Perl 5.14.0 released

Posted May 15, 2011 21:05 UTC (Sun) by rpkelly (guest, #74224) [Link]

With the magic of perlbrew, you can install 5.14.0 locally without interfering with your system perl! That said, your first example dies with 'Not an ARRAY reference'. Your second example will print '0 1'.

Perl 5.14.0 released

Posted May 15, 2011 21:17 UTC (Sun) by jzbiciak (✭ supporter ✭, #5246) [Link]

Interesting... I didn't realize 'keys' was now valid on an array. I was a little confused by the output you gave for the second example until I realized what was happening. This appears to be a 5.12 feature I missed. I tried the following on perl 5.10 and 5.12:

my @array = qw(fred barney);
print join(" ", keys @array), "\n";

Perl 5.10 gives what I would expect:

Type of arg 1 to keys must be hash (not private array) at keys.pl line 5, near "@array)"
Execution of keys.pl aborted due to compilation errors.

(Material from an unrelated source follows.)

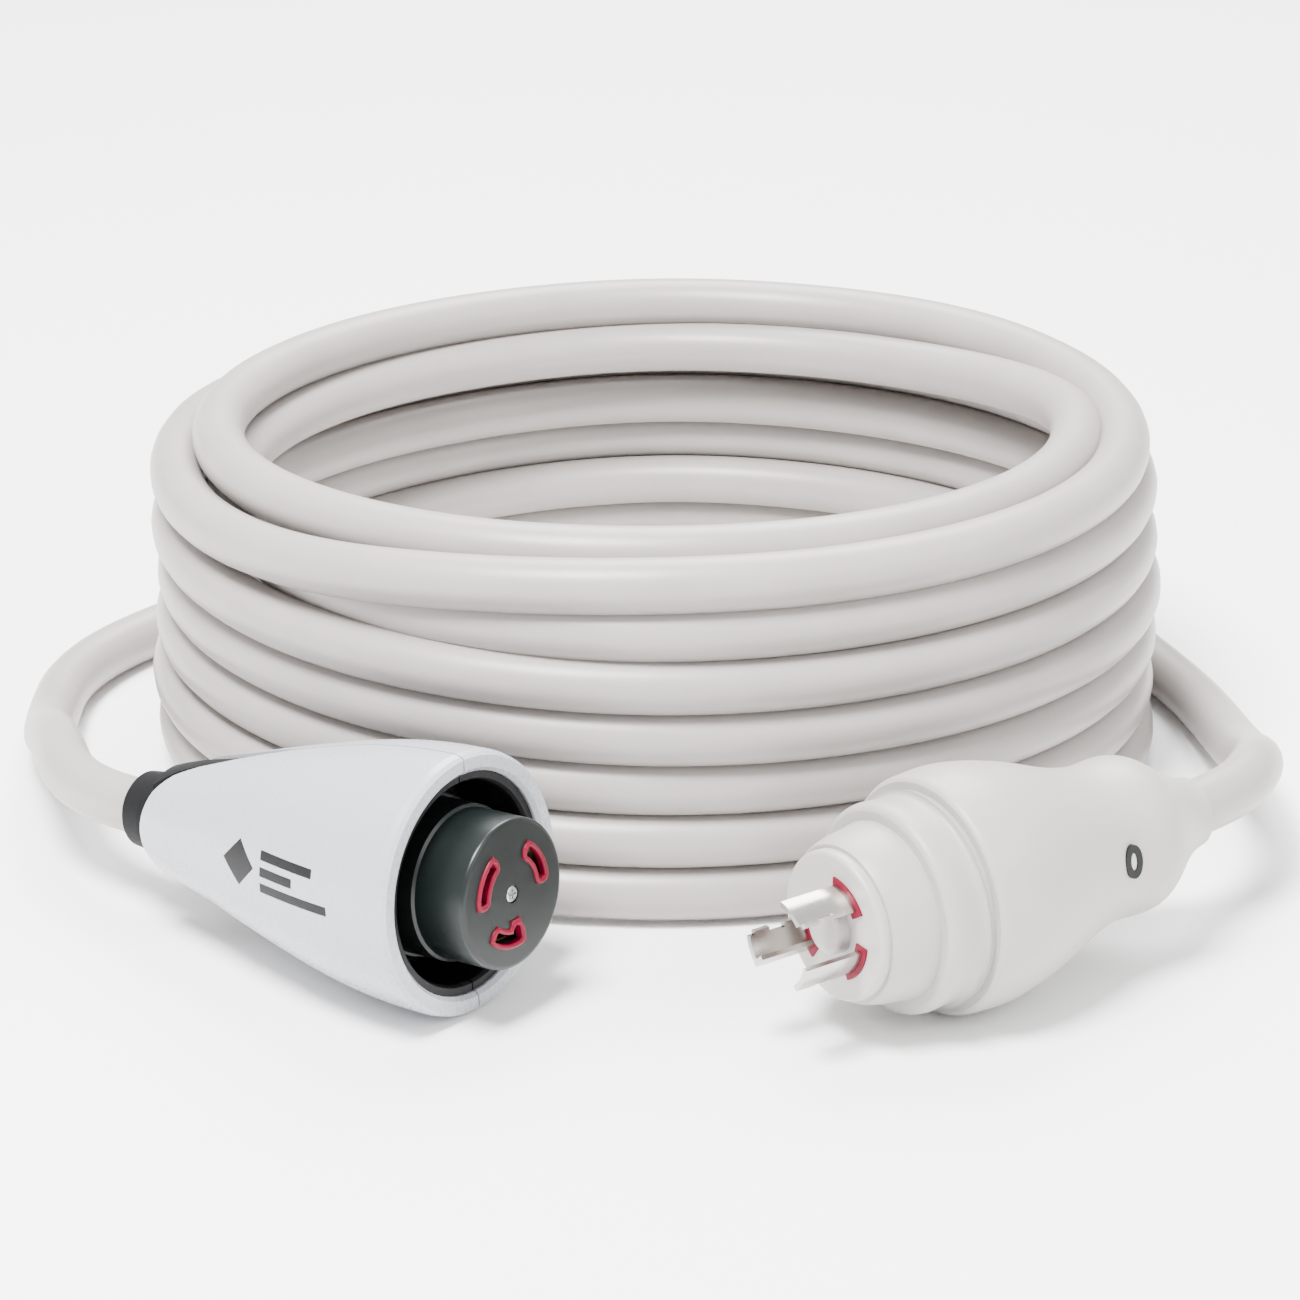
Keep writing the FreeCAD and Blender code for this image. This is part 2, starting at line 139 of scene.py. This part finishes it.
def between(table, key):
    """Row of the table at the key, worked out along a straight line between two rows."""
    for low, high in zip(table, table[1:]):
        if key <= high[0]:
            share = max(0.0, (key - low[0]) / (high[0] - low[0]))
            return [a + (b - a) * share for a, b in zip(low[1:], high[1:])]
    return list(table[-1][1:])


def on_ring(radius, angle, z):
    a = math.radians(angle)
    return COIL_CENTRE + Vector((radius * math.cos(a), radius * math.sin(a), z))


def coil_point(turn):
    """Control point of the coil; it is wound clockwise from above, from the back."""
    if turn < WALL_TURNS:
        outwards = 0.0
        level = math.floor(turn) + between(WALL_CLIMB, turn % 1)[0]
    else:
        outwards, level = between(TOP_TURNS, turn)
    behind = max(0.0, math.cos(2 * math.pi * turn))
    outwards += BACK_STAGGER * behind * (1 if round(turn) % 2 else -1)
    level *= 1 - BACK_SQUEEZE * behind
    wander = sum(size * math.sin(rate * turn + phase) for size, rate, phase in WANDERS)
    radius = (COIL_R + outwards * CORD_D + wander) / math.cos(math.pi / COIL_STEPS)
    return on_ring(radius, 90 - 360 * turn, CORD_R + level * COIL_PITCH)


def lead(end, straight, rings):
    """Control points of one free end, from its plug or connector to the coil."""
    points = [end @ Vector((x * MM, 0, 0)) for x in straight]
    return points + [on_ring(r * MM, angle, z * MM) for r, angle, z in rings]


def cord_route():
    steps = int(TAIL_TURN * COIL_STEPS)
    turns = [coil_point(i / COIL_STEPS) for i in range(steps + 1)]
    return (lead(connector_place, CONNECTOR_EXIT, CONNECTOR_LEAD) + turns
            + lead(plug_place, PLUG_EXIT, PLUG_LEAD)[::-1])


def nurbs(name, points, radius, bevel_steps):
    """Round tube along a smooth curve that is tangent to its control polygon."""
    curve = bpy.data.curves.new(name, "CURVE")
    curve.dimensions = "3D"
    spline = curve.splines.new("NURBS")
    spline.points.add(len(points) - 1)
    for point, at in zip(spline.points, points):
        point.co = (*at, 1)
        point.radius = radius    # times a bevel of one metre, which keeps the bounds true
    spline.order_u = 3
    curve.resolution_u = 8
    curve.bevel_depth = 1.0
    curve.bevel_resolution = bevel_steps
    tube = bpy.data.objects.new(name, curve)
    bpy.context.scene.collection.objects.link(tube)
    return tube, spline


def add_cord():
    points = cord_route()
    cord, spline = nurbs("power_cord", points, CORD_R, 7)
    spline.use_endpoint_u = True
    cord.data.use_fill_caps = True
    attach(cord, "root")
    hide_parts("cord_coil", "cord_lead_connector", "cord_lead_plug")
    return cord, points[0]


cord, cord_exit = add_cord()


# ---- materials ---------------------------------------------------------------------
COAT_ROUGHNESS = 0.25
SOFT_DEPTH = 0.002               # how far light spreads under a soft surface
MOTTLE_SCALE, MOTTLE_DETAIL = 38, 5
MOTTLE_DARK, MOTTLE_LIGHT = 0.3, 0.7     # noise below and above these has the plain tints
GRAIN_SCALE, GRAIN_DETAIL = 900, 3
GRAIN_DEPTH = 0.0004
GLOSS_BELOW, GLOSS_ABOVE = 0.06, 0.08    # roughness wanders this far to each side


def noise(nodes, scale, detail):
    made = nodes.new("ShaderNodeTexNoise")
    made.inputs["Scale"].default_value = scale
    made.inputs["Detail"].default_value = detail
    return made


def material(name, colour, rough, metal=0.0, coat=0.0, mottle=0.04, bump=0.05, shine=0.5,
             subsurface=0.0):
    """Moulded or stamped finish: slight mottling, uneven gloss and a fine grain."""
    made = bpy.data.materials.new(name)
    made.use_nodes = True
    nodes, links = made.node_tree.nodes, made.node_tree.links
    shader = nodes["Principled BSDF"]
    shader.inputs["Metallic"].default_value = metal
    shader.inputs["Coat Weight"].default_value = coat
    shader.inputs["Coat Roughness"].default_value = COAT_ROUGHNESS
    shader.inputs["Specular IOR Level"].default_value = shine
    shader.inputs["Subsurface Weight"].default_value = subsurface
    shader.inputs["Subsurface Scale"].default_value = SOFT_DEPTH
    where = nodes.new("ShaderNodeTexCoord")
    broad = noise(nodes, MOTTLE_SCALE, MOTTLE_DETAIL)
    fine = noise(nodes, GRAIN_SCALE, GRAIN_DETAIL)
    for texture in (broad, fine):
        links.new(where.outputs["Object"], texture.inputs["Vector"])
    tint = nodes.new("ShaderNodeValToRGB")
    dark = [c * (1 - 2 * mottle) for c in colour]
    light = [min(1, c * (1 + mottle)) for c in colour]
    tint.color_ramp.elements[0].position = MOTTLE_DARK
    tint.color_ramp.elements[1].position = MOTTLE_LIGHT
    tint.color_ramp.elements[0].color = (*dark, 1)
    tint.color_ramp.elements[1].color = (*light, 1)
    links.new(broad.outputs["Fac"], tint.inputs["Fac"])
    links.new(tint.outputs["Color"], shader.inputs["Base Color"])
    gloss = nodes.new("ShaderNodeMapRange")
    gloss.inputs["To Min"].default_value = max(0.05, rough - GLOSS_BELOW)
    gloss.inputs["To Max"].default_value = min(1, rough + GLOSS_ABOVE)
    links.new(fine.outputs["Fac"], gloss.inputs["Value"])
    links.new(gloss.outputs["Result"], shader.inputs["Roughness"])
    relief = nodes.new("ShaderNodeBump")
    relief.inputs["Strength"].default_value = bump
    relief.inputs["Distance"].default_value = GRAIN_DEPTH
    links.new(fine.outputs["Fac"], relief.inputs["Height"])
    links.new(relief.outputs["Normal"], shader.inputs["Normal"])
    return made


FINISHES = {
    "jacket_white": material("jacket_white", (0.315, 0.290, 0.276), 0.38, mottle=0.03, bump=0.07,
                             subsurface=0.05),
    "jaw_white": material("jaw_white", (0.35, 0.36, 0.392), 0.27, coat=0.15, mottle=0.01,
                          bump=0.01),
    "plug_white": material("plug_white", (0.335, 0.322, 0.305), 0.42, mottle=0.02, bump=0.05,
                           subsurface=0.05),
    "insert_white": material("insert_white", (0.38, 0.362, 0.348), 0.33, mottle=0.015, bump=0.03),
    "charcoal": material("charcoal", (0.008, 0.008, 0.009), 0.55, mottle=0.12, bump=0.1,
                         shine=0.08),
    "black_insert": material("black_insert", (0.004, 0.0065, 0.006), 0.3, mottle=0.2,
                             bump=0.04, shine=0.3),
    "black_rubber": material("black_rubber", (0.003, 0.003, 0.0035), 0.5, mottle=0.2,
                             bump=0.1, shine=0.25),
    "red_seal": material("red_seal", (0.14, 0.002, 0.016), 0.38, mottle=0.12, bump=0.08,
                         shine=0.14),
    "nickel": material("nickel", (0.50, 0.47, 0.44), 0.22, metal=1.0, mottle=0.06, bump=0.05),
    "brass": material("brass", (0.60, 0.42, 0.18), 0.28, metal=1.0, mottle=0.1, bump=0.05),
    "steel": material("steel", (0.45, 0.45, 0.46), 0.28, metal=1.0, mottle=0.06, bump=0.08),
    "wire_black": material("wire_black", (0.015, 0.015, 0.015), 0.4),
    "wire_white": material("wire_white", (0.58, 0.58, 0.56), 0.4),
    "wire_green": material("wire_green", (0.02, 0.2, 0.05), 0.4),
    "lens_grey": material("lens_grey", (0.42, 0.42, 0.40), 0.18, coat=0.4),
    "lamp_amber": material("lamp_amber", (0.6, 0.22, 0.03), 0.2, coat=0.4),
    "board_green": material("board_green", (0.01, 0.12, 0.05), 0.4, coat=0.2),
    "print_dark": material("print_dark", (0.003, 0.003, 0.003), 0.4, mottle=0.1, bump=0.02,
                           shine=0.15),
}

SLOTS = {part["node"]: part["material_slot"] for part in frame["record"]["subparts"]}
for node, thing in frame["nodes"].items():
    for holder in thing.material_slots:
        holder.material = FINISHES[SLOTS[node]]
cord.data.materials.append(FINISHES["jacket_white"])


# ---- soft lips round the contact slots ---------------------------------------------
SLOT_ANGLES = {"line": 30.0, "neutral": 150.0, "ground": 255.0}
SLOT_RING = 12.5                 # millimetres, as in the CAD model
NOSE_FRONT = 14.3
LIP_R = 0.75
LIP_OUT, LIP_IN = 14.55, 10.45   # the lip's two sides
LIP_HALF = 27.0                  # degrees to each end
LIP_ROUND = 5.0                  # degrees by which the middle of an end stands out
LEG_IN = 8.2                     # how far in the ground slot's leg reaches
LEG_SPAN = (8.0, 27.0)           # degrees from the slot's middle
LEG_ROUND, LEG_FLARE = 0.9, 3.0  # its corners lie this much further out, and wider in degrees


def lip_route(middle, with_leg):
    """Corners of one lip as (radius, angle), once round."""
    outer = [(LIP_OUT, middle + LIP_HALF * k / 3) for k in range(-3, 4)]
    if with_leg:
        near, far = LEG_SPAN
        inner = [(LEG_IN + LEG_ROUND, middle + far + LEG_FLARE),
                 (LEG_IN, middle + (near + far) / 2),
                 (LEG_IN + LEG_ROUND, middle + near), (LIP_IN, middle + near - LEG_FLARE)]
        inner += [(LIP_IN, middle - LIP_HALF * k / 3) for k in (1, 2, 3)]
    else:
        inner = [(LIP_IN, middle - LIP_HALF * k / 3) for k in range(-3, 4)]
    far_end = (SLOT_RING, middle + LIP_HALF + LIP_ROUND)
    near_end = (SLOT_RING, middle - LIP_HALF - LIP_ROUND)
    return outer + [far_end] + inner + [near_end]


def add_lip(name, middle, with_leg):
    points = []
    for radius, angle in lip_route(middle, with_leg):
        a = math.radians(angle)
        at = Vector((NOSE_FRONT, radius * math.cos(a), radius * math.sin(a))) * MM
        points.append(connector_place @ at)
    lip, spline = nurbs(name, points, LIP_R * MM, 5)
    spline.use_cyclic_u = True
    lip.data.materials.append(FINISHES["red_seal"])
    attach(lip, "root")


for slot, middle in SLOT_ANGLES.items():
    add_lip("slot_lip_" + slot, middle, slot == "ground")


# ---- printed mark on the side of one jaw -------------------------------------------
MARK_LIFT = 0.06 * MM            # the print stands this far off the shell
MARK_RISE = 4.5                  # height of the mark's middle over the axis, millimetres
MARK_START = -80                 # each point is thrown at the shell from this far aside
# Each patch is four corners: along the axis from the mouth, and height from the mark's middle.
DIAMOND = [(-66, 0), (-59, 6.4), (-52, 0), (-59, -6.4)]
BARS = [[(-49, 5.8), (-27, 5.8), (-27, 3.2), (-49, 3.2)],
        [(-49, 1.3), (-35, 1.3), (-35, -1.3), (-49, -1.3)],
        [(-49, -3.2), (-21, -3.2), (-21, -5.8), (-49, -5.8)]]
PATCH_STEPS = 12


def on_shell(tree, along, high):
    """Point just off the outside of the jaw, on the connector's -Y side."""
    start = connector_place @ (Vector((along, MARK_START, high + MARK_RISE)) * MM)
    ahead = connector_place.to_3x3() @ Vector((0, 1, 0))
    where, normal = tree.ray_cast(start, ahead)[:2]
    return where + normal * MARK_LIFT


def add_mark():
    shell = frame["nodes"]["jaw_left"]
    tree = BVHTree.FromObject(shell, bpy.context.evaluated_depsgraph_get())
    mesh = bmesh.new()
    for a, b, c, d in [DIAMOND] + BARS:
        rows = []
        for i in range(PATCH_STEPS + 1):
            down = i / PATCH_STEPS
            left = Vector(a).lerp(Vector(d), down)
            right = Vector(b).lerp(Vector(c), down)
            spots = [left.lerp(right, j / PATCH_STEPS) for j in range(PATCH_STEPS + 1)]
            rows.append([mesh.verts.new(shell.matrix_world @ on_shell(tree, *spot))
                         for spot in spots])
        for upper, lower in zip(rows, rows[1:]):
            for j in range(PATCH_STEPS):
                mesh.faces.new((upper[j], lower[j], lower[j + 1], upper[j + 1]))
    data = bpy.data.meshes.new("jaw_mark")
    mesh.to_mesh(data)
    mesh.free()
    data.materials.append(FINISHES["print_dark"])
    mark = bpy.data.objects.new("jaw_mark", data)
    bpy.context.scene.collection.objects.link(mark)
    body = mark.modifiers.new("body", "SOLIDIFY")
    body.thickness = 2 * MARK_LIFT
    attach(mark, "jaw_left")


add_mark()


# ---- floor and light ---------------------------------------------------------------
FLOOR_HALF = 6.0
FLOOR_GAP = 0.0002               # under the lowest point of the model
FLOOR_WHITE, FLOOR_ROUGH = 0.97, 0.75
LIGHT_AIM = Vector((0, 0.1, 0.04))
# Name, place, width, power.
LIGHTS = [("key", (-0.45, -0.6, 1.75), 0.7, 150), ("fill", (1.1, -0.8, 0.9), 1.1, 14),
          ("back", (0.1, 1.2, 1.5), 1.2, 66)]
WORLD_STRENGTH = 1.6


def add_floor():
    half = FLOOR_HALF
    data = bpy.data.meshes.new("floor")
    data.from_pydata([(-half, -half, 0), (half, -half, 0), (half, half, 0), (-half, half, 0)],
                     [], [(0, 1, 2, 3)])
    floor = bpy.data.objects.new("floor", data)
    floor.location = (0, 0, cad_box[0][2] - FLOOR_GAP)
    bpy.context.scene.collection.objects.link(floor)
    paint = bpy.data.materials.new("floor_paint")
    paint.use_nodes = True
    shader = paint.node_tree.nodes["Principled BSDF"]
    shader.inputs["Base Color"].default_value = (FLOOR_WHITE,) * 3 + (1,)
    shader.inputs["Roughness"].default_value = FLOOR_ROUGH
    data.materials.append(paint)


def add_light(name, at, size, power):
    data = bpy.data.lights.new(name, "AREA")
    data.shape = "DISK"
    data.size = size
    data.energy = power
    light = bpy.data.objects.new(name, data)
    light.location = at
    light.rotation_euler = (Vector(at) - LIGHT_AIM).to_track_quat("Z", "Y").to_euler()
    bpy.context.scene.collection.objects.link(light)


def add_world():
    world = bpy.data.worlds.new("studio")
    world.use_nodes = True
    background = world.node_tree.nodes["Background"]
    background.inputs["Color"].default_value = (1, 1, 1, 1)
    background.inputs["Strength"].default_value = WORLD_STRENGTH
    bpy.context.scene.world = world


add_floor()
for light_row in LIGHTS:
    add_light(*light_row)
add_world()

bpy.context.view_layer.update()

In contrast, Perl 5.12 gives:

0 1

Yet another feature I didn't know about, but now I can't wait to use, but have to wait to use until 5.8 truly dies at work.

It certainly ought to make it easier to traverse arbitrary nested structures, since you wouldn't have to know whether a given element contains an array or hash reference. For example, you could start developing your structures with arrays, and switch to hashes later if you discover you benefit from sparse or non-numeric keys, and not have to change a lot of code.

Perl 5.14.0 released

Posted May 15, 2011 5:07 UTC (Sun) by b7j0c (subscriber, #27559) [Link]

nice...unicode improvements, nondestructive regex replacement syntax, sigil cleanup for ref types...all that its missing is a download link! everything on perl.org still seems to point at 5.12

also nice to see the end-of-life on 5.10...shame is probably the only way to move some of the distros forward

Perl 5.14.0 released

Posted May 15, 2011 13:09 UTC (Sun) by rafl (subscriber, #52558) [Link]

The download link is right there in the announcement: http://search.cpan.org/dist/perl-5.14.0/

Perl 5.14.0 released

Posted May 20, 2011 23:53 UTC (Fri) by jschrod (subscriber, #1646) [Link]

You joke, surely? Most of our customers are still on 5.8, 5.10 would be real innovation for them, end-of-life or not.